Records that describe objects:
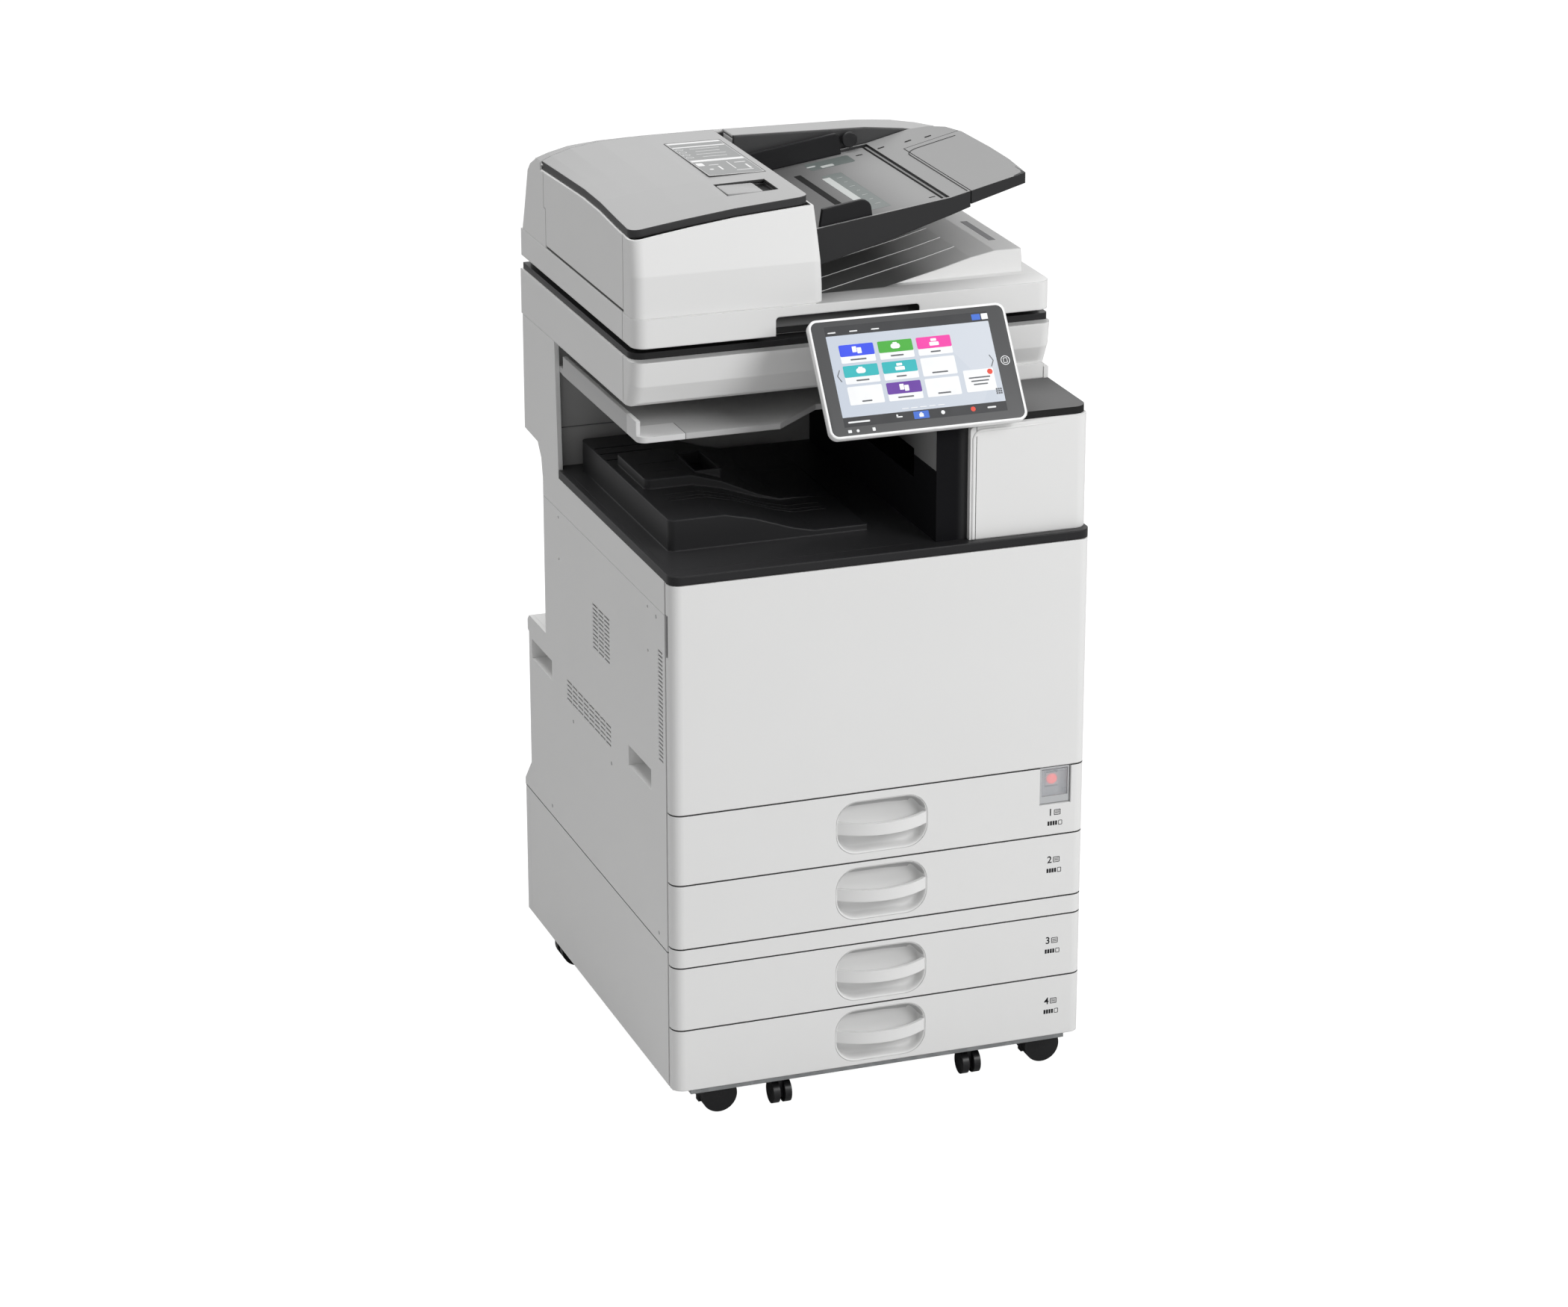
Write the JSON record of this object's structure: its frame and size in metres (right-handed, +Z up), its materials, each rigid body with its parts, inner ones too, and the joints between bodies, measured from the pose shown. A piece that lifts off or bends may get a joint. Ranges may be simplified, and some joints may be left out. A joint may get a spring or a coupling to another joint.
{
  "type": "photocopier",
  "caption": "Floor-standing office photocopier with document feeder, tilting touch panel, open exit cavity, pull-out paper drawers and casters.",
  "frame": {"origin": "bottom centre of the bounding box, on the floor under the middle of the machine", "axes": "+Z up, +X to the right as seen by the user, -Y towards the user"},
  "size_m": [0.587, 0.692, 1.2245],
  "materials": {
    "white_cover": "fine grain satin",
    "grey_cover": "fine grain satin",
    "grey_liner": "satin",
    "dark_table": "fine grain satin",
    "black_plastic": "satin",
    "panel_black": "satin bezel with a gloss screen",
    "steel": "galvanised sheet",
    "dark_metal": "satin",
    "clear_glass": "polished",
    "clear_flap": "clear, lightly frosted",
    "red_switch": "gloss",
    "white_foam": "smooth film over foam",
    "grey_pan": "satin",
    "toner_plastic": "satin",
    "drum_green": "coated, gloss",
    "black_wheel": "satin"
  },
  "bodies": {
    "machine": {"bank_frame": "steel", "bank_left_cover": "white_cover", "bank_rear_cover": "white_cover", "bank_front_strip": "white_cover", "main_frame": "steel", "left_cover": "white_cover", "left_upper_cover": "white_cover", "right_cover": "white_cover", "rear_cover": "white_cover", "power_inlet": "black_plastic", "exit_tray": "black_plastic", "cavity_liner": "grey_liner", "one_bin_tray": "grey_liner", "tower_frame": "black_plastic", "tower_cover": "white_cover", "scanner_housing": "white_cover", "scanner_band": "black_plastic", "platen_glass": "clear_glass", "panel_bracket": "black_plastic", "fuser_unit": "dark_metal", "laser_unit": "black_plastic", "electronics_box": "steel", "switch_box": "white_cover", "drawer_runners": "steel", "small_caster_forks": "black_plastic"},
    "front_door": {"front_door": "white_cover"},
    "switch_flap": {"switch_flap": "clear_flap"},
    "power_switch": {"power_switch": "red_switch"},
    "drawer_1": {"tray_1_front": "white_cover", "tray_1_pan": "grey_pan"},
    "drawer_2": {"tray_2_front": "white_cover", "tray_2_pan": "grey_pan"},
    "drawer_3": {"tray_3_front": "white_cover", "tray_3_pan": "grey_pan"},
    "drawer_4": {"tray_4_front": "white_cover", "tray_4_pan": "grey_pan"},
    "right_door": {"right_door": "white_cover"},
    "bypass_tray": {"bypass_tray": "white_cover"},
    "bank_door": {"bank_door": "white_cover"},
    "feeder": {"feeder_base": "white_cover", "feeder_housing": "white_cover", "feeder_cushion": "white_foam"},
    "feeder_top_cover": {"feeder_top_cover": "grey_cover"},
    "document_table": {"document_table": "dark_table"},
    "table_extension": {"table_extension": "dark_table"},
    "front_guide": {"front_guide": "black_plastic"},
    "rear_guide": {"rear_guide": "black_plastic"},
    "operation_panel": {"operation_panel": "panel_black"},
    "toner_bottle": {"toner_bottle": "toner_plastic"},
    "drum": {"drum": "drum_green"},
    "scan_carriage": {"scan_carriage": "black_plastic"},
    "caster_fork_front_left": {"caster_fork_front_left": "black_plastic"},
    "caster_wheels_front_left": {"caster_wheels_front_left": "black_wheel"},
    "caster_fork_front_right": {"caster_fork_front_right": "black_plastic"},
    "caster_wheels_front_right": {"caster_wheels_front_right": "black_wheel"},
    "caster_fork_rear_left": {"caster_fork_rear_left": "black_plastic"},
    "caster_wheels_rear_left": {"caster_wheels_rear_left": "black_wheel"},
    "caster_fork_rear_right": {"caster_fork_rear_right": "black_plastic"},
    "caster_wheels_rear_right": {"caster_wheels_rear_right": "black_wheel"},
    "small_caster_wheels": {"small_caster_wheels": "black_wheel"}
  },
  "joints": [
    {"name": "front_door_swing", "type": "hinge", "parent": "machine", "child": "front_door", "pos_m": [0.2835, -0.315, 0.608], "axis": [0, 0, 1], "range_deg": [0, 100]},
    {"name": "switch_flap_lift", "type": "hinge", "parent": "machine", "child": "switch_flap", "pos_m": [0.2495, -0.32075, 0.4416], "axis": [-1, 0, 0], "range_deg": [0, 80]},
    {"name": "power_switch_rock", "type": "hinge", "parent": "machine", "child": "power_switch", "pos_m": [0.2495, -0.3075, 0.427], "axis": [1, 0, 0], "range_deg": [-8, 8]},
    {"name": "drawer_1_slide", "type": "slide", "parent": "machine", "child": "drawer_1", "axis": [0, -1, 0], "range_m": [0, 0.42]},
    {"name": "drawer_2_slide", "type": "slide", "parent": "machine", "child": "drawer_2", "axis": [0, -1, 0], "range_m": [0, 0.42]},
    {"name": "drawer_3_slide", "type": "slide", "parent": "machine", "child": "drawer_3", "axis": [0, -1, 0], "range_m": [0, 0.42]},
    {"name": "drawer_4_slide", "type": "slide", "parent": "machine", "child": "drawer_4", "axis": [0, -1, 0], "range_m": [0, 0.42]},
    {"name": "right_door_swing", "type": "hinge", "parent": "machine", "child": "right_door", "pos_m": [0.288, 0.1495, 0.5], "axis": [0, 0, 1], "range_deg": [0, 85]},
    {"name": "bypass_tray_fold", "type": "hinge", "parent": "right_door", "child": "bypass_tray", "pos_m": [0.288, -0.049, 0.388], "axis": [0, 1, 0], "range_deg": [0, 75]},
    {"name": "bank_door_swing", "type": "hinge", "parent": "machine", "child": "bank_door", "pos_m": [0.283, 0.3135, 0.15], "axis": [0, 0, 1], "range_deg": [0, 85]},
    {"name": "feeder_lift", "type": "hinge", "parent": "machine", "child": "feeder", "pos_m": [0, 0.315, 1.0355], "axis": [-1, 0, 0], "range_deg": [0, 60]},
    {"name": "top_cover_lift", "type": "hinge", "parent": "feeder", "child": "feeder_top_cover", "pos_m": [-0.291, 0.023, 1.1958], "axis": [0, -1, 0], "range_deg": [0, 70]},
    {"name": "table_lift", "type": "hinge", "parent": "feeder", "child": "document_table", "pos_m": [-0.0335, 0.014, 1.1665], "axis": [0, -1, 0], "range_deg": [0, 22]},
    {"name": "extension_slide", "type": "slide", "parent": "document_table", "child": "table_extension", "axis": [0.9731, 0, 0.2302], "range_m": [0, 0.07]},
    {"name": "front_guide_slide", "type": "slide", "parent": "document_table", "child": "front_guide", "axis": [0, 1, 0], "range_m": [0, 0.09]},
    {"name": "rear_guide_slide", "type": "slide", "parent": "document_table", "child": "rear_guide", "axis": [0, -1, 0], "range_m": [0, 0.09]},
    {"name": "panel_tilt", "type": "hinge", "parent": "machine", "child": "operation_panel", "pos_m": [0.0577, -0.2513, 1.03178], "axis": [1, 0, 0], "range_deg": [-30, 0]},
    {"name": "bottle_spin", "type": "hinge", "parent": "machine", "child": "toner_bottle", "pos_m": [-0.15, -0.106, 0.65], "axis": [0, 1, 0], "continuous": true},
    {"name": "drum_spin", "type": "hinge", "parent": "machine", "child": "drum", "pos_m": [0.06, -0.036, 0.6], "axis": [0, 1, 0], "continuous": true},
    {"name": "carriage_scan", "type": "slide", "parent": "machine", "child": "scan_carriage", "axis": [1, 0, 0], "range_m": [0, 0.44]},
    {"name": "caster_swivel_front_left", "type": "hinge", "parent": "machine", "child": "caster_fork_front_left", "pos_m": [-0.2352, -0.275, 0.04], "axis": [0, 0, 1], "continuous": true},
    {"name": "caster_roll_front_left", "type": "hinge", "parent": "caster_fork_front_left", "child": "caster_wheels_front_left", "pos_m": [-0.2192, -0.275, 0.025], "axis": [0, 1, 0], "continuous": true},
    {"name": "caster_swivel_front_right", "type": "hinge", "parent": "machine", "child": "caster_fork_front_right", "pos_m": [0.2352, -0.275, 0.04], "axis": [0, 0, 1], "continuous": true},
    {"name": "caster_roll_front_right", "type": "hinge", "parent": "caster_fork_front_right", "child": "caster_wheels_front_right", "pos_m": [0.2512, -0.275, 0.025], "axis": [0, 1, 0], "continuous": true},
    {"name": "caster_swivel_rear_left", "type": "hinge", "parent": "machine", "child": "caster_fork_rear_left", "pos_m": [-0.2352, 0.253, 0.04], "axis": [0, 0, 1], "continuous": true},
    {"name": "caster_roll_rear_left", "type": "hinge", "parent": "caster_fork_rear_left", "child": "caster_wheels_rear_left", "pos_m": [-0.2512, 0.253, 0.025], "axis": [0, 1, 0], "continuous": true},
    {"name": "caster_swivel_rear_right", "type": "hinge", "parent": "machine", "child": "caster_fork_rear_right", "pos_m": [0.2352, 0.253, 0.04], "axis": [0, 0, 1], "continuous": true},
    {"name": "caster_roll_rear_right", "type": "hinge", "parent": "caster_fork_rear_right", "child": "caster_wheels_rear_right", "pos_m": [0.2192, 0.253, 0.025], "axis": [0, 1, 0], "continuous": true},
    {"name": "small_caster_roll", "type": "hinge", "parent": "machine", "child": "small_caster_wheels", "pos_m": [0, -0.2906, 0.0165], "axis": [1, 0, 0], "continuous": true}
  ],
  "couplings": [
    {"joint": "rear_guide_slide", "follows": "front_guide_slide", "ratio": 1}
  ]
}
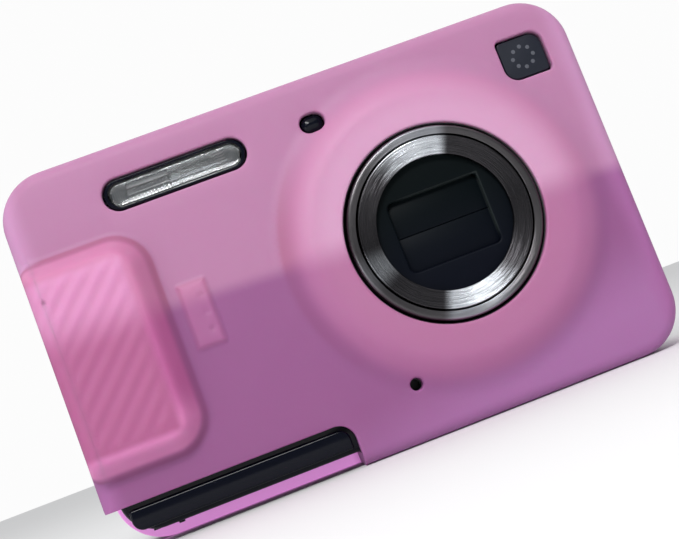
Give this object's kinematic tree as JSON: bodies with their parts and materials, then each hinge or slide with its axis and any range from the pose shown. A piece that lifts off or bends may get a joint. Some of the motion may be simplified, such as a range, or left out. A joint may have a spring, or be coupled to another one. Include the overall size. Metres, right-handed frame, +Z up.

** Task instructions **
Above are the records; copy every line in them that holds the word "joints".

** The output **
Write the JSON record of this object's structure: its frame and size in metres (right-handed, +Z up), its materials, each rigid body with its parts, inner ones too, and the joints between bodies, measured from the pose shown. A piece that lifts off or bends may get a joint. Ranges may be simplified, and some joints may be left out. A joint may get a spring or a coupling to another joint.
  "joints": [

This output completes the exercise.